▶ [Aim]:
Copy out all lines where "parts" appears.

-- Start of Provided entries --

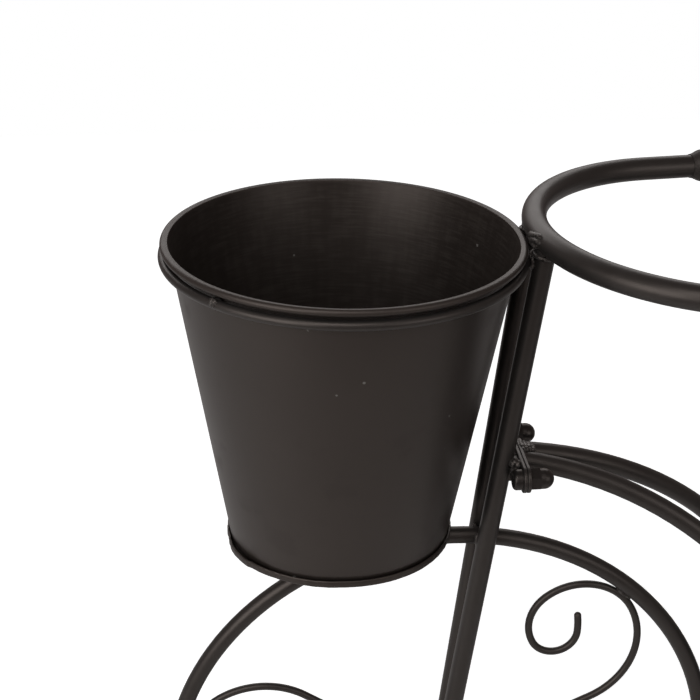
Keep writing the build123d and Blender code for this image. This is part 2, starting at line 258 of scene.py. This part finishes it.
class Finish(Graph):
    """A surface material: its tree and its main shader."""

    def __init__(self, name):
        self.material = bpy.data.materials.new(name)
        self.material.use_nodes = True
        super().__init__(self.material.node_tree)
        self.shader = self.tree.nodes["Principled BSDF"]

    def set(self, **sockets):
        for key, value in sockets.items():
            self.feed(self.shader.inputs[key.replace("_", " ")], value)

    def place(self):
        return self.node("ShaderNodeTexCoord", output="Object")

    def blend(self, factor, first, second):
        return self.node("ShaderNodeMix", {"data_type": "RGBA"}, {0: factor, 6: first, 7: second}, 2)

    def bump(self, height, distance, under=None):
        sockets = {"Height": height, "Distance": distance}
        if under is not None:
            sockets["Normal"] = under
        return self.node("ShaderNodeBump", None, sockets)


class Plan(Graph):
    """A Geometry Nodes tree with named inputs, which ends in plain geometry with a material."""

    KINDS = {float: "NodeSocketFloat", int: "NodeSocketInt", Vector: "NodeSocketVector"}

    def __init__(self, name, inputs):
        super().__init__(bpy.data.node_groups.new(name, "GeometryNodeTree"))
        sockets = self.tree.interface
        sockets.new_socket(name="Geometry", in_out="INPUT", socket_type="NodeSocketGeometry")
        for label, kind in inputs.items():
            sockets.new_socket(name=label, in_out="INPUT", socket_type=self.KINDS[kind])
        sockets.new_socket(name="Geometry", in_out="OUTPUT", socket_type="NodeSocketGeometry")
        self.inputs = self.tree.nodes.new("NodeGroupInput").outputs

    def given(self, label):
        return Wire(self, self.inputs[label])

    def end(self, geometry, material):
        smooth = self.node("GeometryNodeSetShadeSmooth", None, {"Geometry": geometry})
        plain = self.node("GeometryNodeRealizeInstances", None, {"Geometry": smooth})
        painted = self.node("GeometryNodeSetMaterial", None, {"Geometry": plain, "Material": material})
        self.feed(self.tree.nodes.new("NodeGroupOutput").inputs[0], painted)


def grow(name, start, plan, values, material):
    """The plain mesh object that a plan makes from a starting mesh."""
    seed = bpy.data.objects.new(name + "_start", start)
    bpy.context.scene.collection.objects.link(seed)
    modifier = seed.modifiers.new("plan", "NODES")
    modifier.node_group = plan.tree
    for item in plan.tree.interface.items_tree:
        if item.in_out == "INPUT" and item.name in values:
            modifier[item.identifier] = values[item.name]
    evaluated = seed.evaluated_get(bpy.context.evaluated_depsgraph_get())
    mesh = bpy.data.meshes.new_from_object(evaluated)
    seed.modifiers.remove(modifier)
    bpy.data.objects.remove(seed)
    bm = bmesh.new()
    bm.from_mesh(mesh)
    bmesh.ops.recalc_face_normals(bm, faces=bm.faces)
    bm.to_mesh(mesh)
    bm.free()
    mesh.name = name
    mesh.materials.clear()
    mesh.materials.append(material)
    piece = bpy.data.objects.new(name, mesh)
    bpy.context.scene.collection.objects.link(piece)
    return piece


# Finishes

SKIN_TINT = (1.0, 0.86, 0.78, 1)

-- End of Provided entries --
-- Start of Provided entries --

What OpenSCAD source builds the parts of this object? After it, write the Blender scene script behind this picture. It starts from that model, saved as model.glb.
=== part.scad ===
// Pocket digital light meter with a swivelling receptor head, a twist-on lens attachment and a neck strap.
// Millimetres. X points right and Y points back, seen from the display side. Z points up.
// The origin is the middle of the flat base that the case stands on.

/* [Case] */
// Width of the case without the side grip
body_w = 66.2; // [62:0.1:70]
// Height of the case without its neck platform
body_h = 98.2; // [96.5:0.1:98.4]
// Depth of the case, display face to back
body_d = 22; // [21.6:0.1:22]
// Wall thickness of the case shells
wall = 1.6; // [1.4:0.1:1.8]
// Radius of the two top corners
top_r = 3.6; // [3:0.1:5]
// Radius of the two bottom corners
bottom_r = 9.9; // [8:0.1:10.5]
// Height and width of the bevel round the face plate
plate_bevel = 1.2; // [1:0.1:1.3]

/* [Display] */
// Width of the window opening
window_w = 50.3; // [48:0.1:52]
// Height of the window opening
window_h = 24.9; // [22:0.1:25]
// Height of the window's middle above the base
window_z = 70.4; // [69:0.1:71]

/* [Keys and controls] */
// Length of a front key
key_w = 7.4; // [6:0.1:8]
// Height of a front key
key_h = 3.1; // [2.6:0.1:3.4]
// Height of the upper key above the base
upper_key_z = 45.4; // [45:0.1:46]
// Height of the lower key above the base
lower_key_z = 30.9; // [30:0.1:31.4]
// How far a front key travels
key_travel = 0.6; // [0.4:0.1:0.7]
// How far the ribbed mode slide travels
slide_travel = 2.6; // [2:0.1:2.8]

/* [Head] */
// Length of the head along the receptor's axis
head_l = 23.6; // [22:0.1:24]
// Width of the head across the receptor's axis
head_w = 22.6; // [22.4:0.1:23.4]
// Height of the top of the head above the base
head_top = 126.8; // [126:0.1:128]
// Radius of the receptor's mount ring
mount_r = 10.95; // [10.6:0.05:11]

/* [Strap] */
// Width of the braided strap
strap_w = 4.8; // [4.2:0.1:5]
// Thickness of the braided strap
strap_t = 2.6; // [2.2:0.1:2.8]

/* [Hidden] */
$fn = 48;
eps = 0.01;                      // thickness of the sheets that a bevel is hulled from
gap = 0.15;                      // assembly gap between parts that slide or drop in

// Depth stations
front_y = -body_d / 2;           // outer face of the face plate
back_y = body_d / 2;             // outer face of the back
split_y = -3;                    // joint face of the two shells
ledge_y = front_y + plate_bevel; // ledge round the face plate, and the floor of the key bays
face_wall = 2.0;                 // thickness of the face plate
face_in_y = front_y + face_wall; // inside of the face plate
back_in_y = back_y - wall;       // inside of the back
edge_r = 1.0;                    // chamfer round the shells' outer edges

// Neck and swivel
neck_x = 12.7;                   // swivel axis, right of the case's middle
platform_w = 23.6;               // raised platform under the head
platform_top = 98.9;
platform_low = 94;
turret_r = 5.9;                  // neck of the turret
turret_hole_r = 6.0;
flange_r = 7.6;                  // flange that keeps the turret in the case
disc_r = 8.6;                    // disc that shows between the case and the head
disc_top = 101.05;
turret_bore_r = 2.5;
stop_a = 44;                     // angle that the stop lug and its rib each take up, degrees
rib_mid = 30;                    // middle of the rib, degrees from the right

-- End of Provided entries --
-- Start of Provided entries --

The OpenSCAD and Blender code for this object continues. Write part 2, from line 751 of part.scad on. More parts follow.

-- End of Provided entries --

▶ [Full solution]:
What OpenSCAD source builds the parts of this object? After it, write the Blender scene script behind this picture. It starts from that model, saved as model.glb.
gap = 0.15;                      // assembly gap between parts that slide or drop in
The OpenSCAD and Blender code for this object continues. Write part 2, from line 751 of part.scad on. More parts follow.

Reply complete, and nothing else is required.